Of all these attributes, university transfer proved to be of greatest interest, if we could convince people that it was real. A major task became maximizing the number and quality of US universities to which our international students could transfer. It took our advisors years of work to reverse engineer successful admissions pathways to ranked universities, using the experience of successful transfers as blueprints. Later, we established guaranteed admission pathways with two dozen universities, and attracted over 100 institutions such as Columbia, Johns Hopkins and UC Berkeley to visit our campus and recruit our students. It worked. Green River students have now transferred to scores of ranked universities such as Washington, all of the UC branches, Columbia, Michigan, USC, Wisconsin and Cornell, as well as many schools with specialty programs such as Embry Riddle Aviation University, Pratt Institute (art/design) and UNLV (hotel management). We “sell” the universities to which our students transfer, and secondarily sell Green River as the pathway to those universities.

Focus on Students

We realized from the beginning that taking exquisite care of our students had to be the cornerstone of our international program. The college tag line “Think student, then decide” would be central to our effort. Everything else would flow from that. Providing a strong university transfer program, college prep ESL for students lacking TOEFL, on-campus housing, one-on-one advising and many other support services gave us confidence to believe that if we could get international students to our campus, they would have a positive experience and would recommend us to others.

International Student Recruitment

Recruitment proved a challenge early on. We experimented with recruitment fairs, advertising and using agents. We even built a branch campus in Japan (it lasted a year). Traditional (and expensive) brand management campaigns seemed unauthentic and futile. In keeping with a strong focus on students, we found that relationship marketing was our best way to reach students and their parents. That realization led us to use agents, for three reasons. One, agents who knew us very well could convincingly recommend us to prospective students, and assure students and parents that they would be looked after by specific Green River staff members they knew personally. Two, agents would be force multipliers for us—we couldn’t afford to go everywhere, but our agents could. Three, we could assure quality control by carefully monitoring the application process and performance of students from each agency. If anything was seriously amiss, we could fire the agent.

Agent Realities

Universities and colleges in the UK, Australia and Canada have been using commission-based agencies for decades. They carefully vet them, both at the institutional and governmental level, and are quick to decommission them if they discover fraudulent or unethical practices. Many US institutions, however, are ambivalent about agency use in international student recruitment, despite a recent NACAC decision approving the practice (with conditions). The American International Recruitment Council (AIRC), the first US organization seriously trying to vet overseas educational agents, provides helpful guidance on agency use. In the end, however, it is the sole responsibility of institutions to vet and manage the performance of the agents they use. We have found that by using well-screened agents, and carefully monitoring their performance, we avoid fraudulent practices by students using agents we don’t know. Institutions that do not use agents must be on constant guard against fraud, and have no recourse if it occurs.

Throwing Spaghetti

Green River’s international program has been blessed by an administration that allows it to experiment and try new things.
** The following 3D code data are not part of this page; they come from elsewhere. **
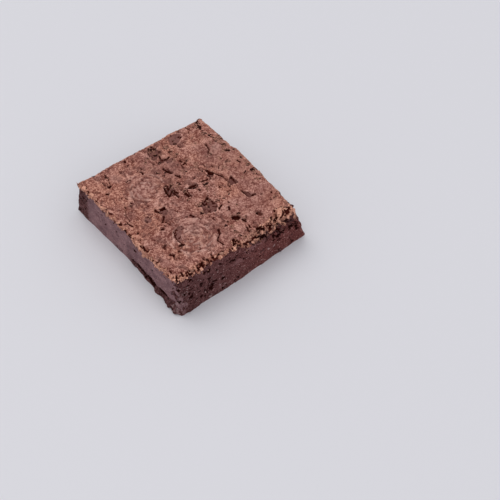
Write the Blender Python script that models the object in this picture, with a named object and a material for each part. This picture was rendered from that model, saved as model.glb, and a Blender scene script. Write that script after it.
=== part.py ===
"""A brownie: one square piece cut from a tray, dense crumb under a thin crackled crust.

Every length below is in millimetres. The finished mesh is scaled to metres in one step.
The piece stands on the plane z = 0. Its four cut sides are named for where they face:
near is -Y, right is +X, far is +Y and left is -X.
"""

import math

import bmesh
import bpy
from mathutils import Vector, noise

METRES_PER_MM = 0.001

# The piece as cut, before its sides lean out
LENGTH = 76.0
WIDTH = 70.0
HEIGHT = 20.5
FLAT_WITHIN = 0.03
GRID_STEP = 0.85
TRIANGLES = 11600

# Each cut side as (place along the side, distance out), at the crust and at the foot
NEAR_CRUST = ((-38, 33.6), (-30, 34.0), (0, 35.0), (20, 35.8), (38, 36.4))
NEAR_FOOT = ((-41, 34.4), (-36, 34.7), (0, 35.1), (15, 36.4), (22, 37.4), (40, 37.7))
RIGHT_CRUST = ((-36, 35.6), (-25, 37.8), (-5, 38.2), (4, 39.6), (22, 40.2), (35, 40.0))
RIGHT_FOOT = ((-37, 40.2), (-20, 41.0), (-5, 41.6), (26, 41.9), (37, 42.1))
FAR_CRUST = ((-34, 36.6), (-22, 36.1), (-14, 35.7), (-11, 36.7), (-4, 36.1), (20, 33.5), (38, 31.2))
FAR_FOOT = ((-38, 38.6), (0, 37.8), (40, 37.2))
LEFT_CRUST = ((-34, 39.0), (-10, 37.7), (5, 36.6), (20, 35.8), (27, 34.4), (36, 34.6))
LEFT_FOOT = ((-35, 42.6), (0, 40.6), (38, 38.4))

# Rounding left by the knife, and the crumbled shoulder along the far half of the right side
CUT_ROUND = 1.0
SHOULDER_ROUND = 6.0
SHOULDER_DEPTH = 0.95
SHOULDER_STARTS = -3.0
SHOULDER_FULL = 8.0
SHOULDER_STEEPEST = 0.97
SHOULDER_SIDE = (30.0, 36.0)
SHOULDER_CRAGS = 0.9
SHOULDER_CRAG_BAND = (7.0, 4.5)
SHOULDER_CRAG_HEIGHTS = (9.5, 13.5)

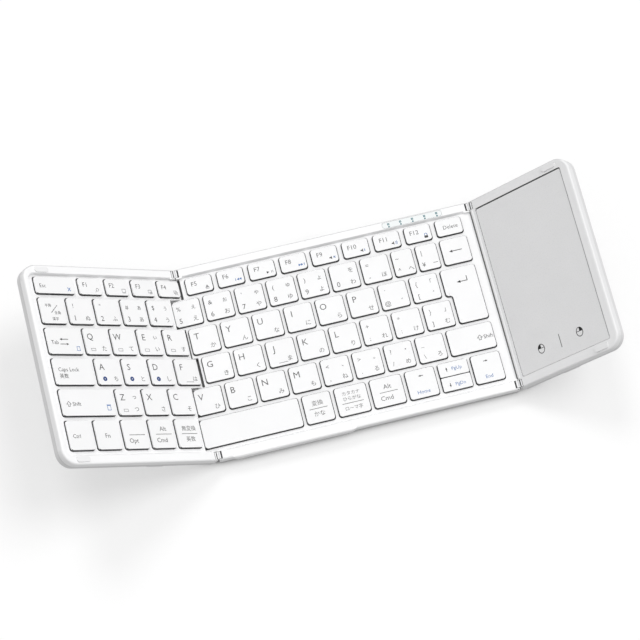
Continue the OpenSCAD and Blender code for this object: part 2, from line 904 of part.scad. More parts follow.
// Magnets that hold the folded wings down: each wing's one comes to lie over one of the centre's
magnet_r = 3;
magnet_h = 1.5;
magnet_y = -34;
left_magnet_out = 74.5;
right_magnet_out = 48.5;
module magnets(xs) {
    for (x = xs) translate([x, magnet_y, floor_z]) cylinder(h = magnet_h, r = magnet_r);
}
module center_magnets() color(steel) placed()
    magnets([left_magnet_out - inner_axis, inner_axis - right_magnet_out]);
module left_magnet() color(steel) left_wing_pose() magnets([-outer_axis - left_magnet_out]);
module right_magnet() color(steel) right_wing_pose() magnets([outer_axis + right_magnet_out]);

// Rubber feet. Those of the wings reach up round the lower edge of the shell.
foot_l = 12;
foot_w = 4;
center_foot_y = 38;
wing_foot_y = 44.5;
wing_foot_h = 1.4;
left_foot_x = -107;
right_foot_x = 100;
module feet(xs, y, h) {
    for (x = xs) both_ends()
        slab(0, h) round_rect(x - foot_l / 2, y, foot_l, foot_w, foot_w / 2 - eps);
}
module center_feet() color(rubber_white) placed() feet([-62, 62], center_foot_y, foot_h);
module left_feet() color(rubber_white) left_wing_pose()
    difference() {
        feet([left_foot_x], wing_foot_y, wing_foot_h);
        left_blank(split_step, foot_h, split_z, low_edge_r, 0);
    }
module right_feet() color(rubber_white) right_wing_pose()
    difference() {
        feet([right_foot_x], wing_foot_y, wing_foot_h);
        right_blank(split_step, foot_h, split_z, low_edge_r, 0);
    }

center_top_frame();
center_bottom_shell();
center_support_plate();
center_membrane();
center_dome_sheet();
center_scissor_frames();
main_board();
usb_c_port();
battery();
indicator_window();
center_feet();
center_screws();
center_magnets();
flex_cables();
left_top_frame();
left_bottom_shell();
left_support_plate();
left_membrane();
left_dome_sheet();
left_scissor_frames();
left_feet();
left_screws();
left_bumpers();
left_magnet();
right_top_frame();
right_bottom_shell();
touchpad_plate();
touchpad_board();
right_feet();
right_screws();
right_bumpers();
right_magnet();
left_hinge_links();
left_hinge_inner_pins();
left_hinge_outer_pins();
right_hinge_links();
right_hinge_inner_pins();
right_hinge_outer_pins();
esc_key();
left_function_keys();
left_number_keys();
tab_key();
left_upper_letter_keys();
caps_lock_key();
left_home_row_keys();
left_shift_key();
left_lower_letter_keys();
left_modifier_keys();
function_keys();
number_keys();
backspace_key();
upper_letter_keys();
enter_key();
home_row_keys();
lower_letter_keys();
right_shift_key();
space_key();
bottom_row_keys();
page_up_key();
page_down_key();
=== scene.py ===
# Folding keyboard: looks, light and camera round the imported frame.
import json
import math

import bpy
import bmesh
from mathutils import Matrix, Vector


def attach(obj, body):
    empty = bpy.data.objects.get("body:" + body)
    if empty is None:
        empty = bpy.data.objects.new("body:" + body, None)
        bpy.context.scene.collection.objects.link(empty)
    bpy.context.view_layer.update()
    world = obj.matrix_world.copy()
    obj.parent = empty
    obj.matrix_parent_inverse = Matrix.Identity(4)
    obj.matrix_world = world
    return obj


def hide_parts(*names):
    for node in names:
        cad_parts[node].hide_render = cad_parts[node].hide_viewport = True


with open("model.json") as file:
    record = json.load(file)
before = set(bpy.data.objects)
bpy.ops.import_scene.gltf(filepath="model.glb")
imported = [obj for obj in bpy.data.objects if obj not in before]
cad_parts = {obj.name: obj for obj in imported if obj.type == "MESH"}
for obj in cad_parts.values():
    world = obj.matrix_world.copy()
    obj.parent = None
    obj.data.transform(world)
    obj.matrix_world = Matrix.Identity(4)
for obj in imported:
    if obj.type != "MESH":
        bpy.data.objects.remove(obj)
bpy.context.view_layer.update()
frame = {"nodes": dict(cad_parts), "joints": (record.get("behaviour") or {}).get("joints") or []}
nodes = frame["nodes"]
MM = 0.001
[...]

We call it throwing spaghetti against the wall to see what sticks. Sometimes a great idea is hiding in plain sight. In 1991, the Washington state legislature created a program called “Running Start”, by which qualified high school juniors or seniors could skip their last year or two of high school, take college classes and double count them for both a Washington state high school diploma and an associate degree. It didn’t occur to us to extend this program to international students until an exchange student from Taiwan came to campus with two of his American friends who were signing up for Running Start and wondered if he could join them. We decided to give him a shot. He did fine, so we let a few more try, and they did fine too. The experiment morphed into a program. Today, over 40% of our international students are in High School Completion Plus (HSCP), the international version of Running Start. HSCP students are happy to bypass their very stressful national university qualifying exams back home and fast track to universities one or two years early.

It’s All About Relationships

Green River’s international program worries little about establishing a brand by conventional means like advertising. We’re not UC Berkeley, or even a university. We believe that if our students transfer to quality US universities, and we build good relationships with students, parents, agents and everyone else connected with them, and with each other, good things will happen. This was our philosophy from the beginning. In the age of social media, this philosophy works to our advantage as students, graduates, agents and parents disseminate their thoughts with an authenticity, speed and reach unimaginable ten years ago. This also keeps us honest and on our toes. If we’re not meeting students’ (or educational partners’) needs, we find out right away, and must do our best to set things right. When everything works well, as it does most of the time, Green River provides international students a combination of virtually guaranteed access to top US universities and a “soft landing” into the world of US higher education facilitated by genuinely caring people. Students get this at a third of the cost of tuition at a major US university. We may not be Berkeley, but we can give students a decent shot at getting there and a hug along the way.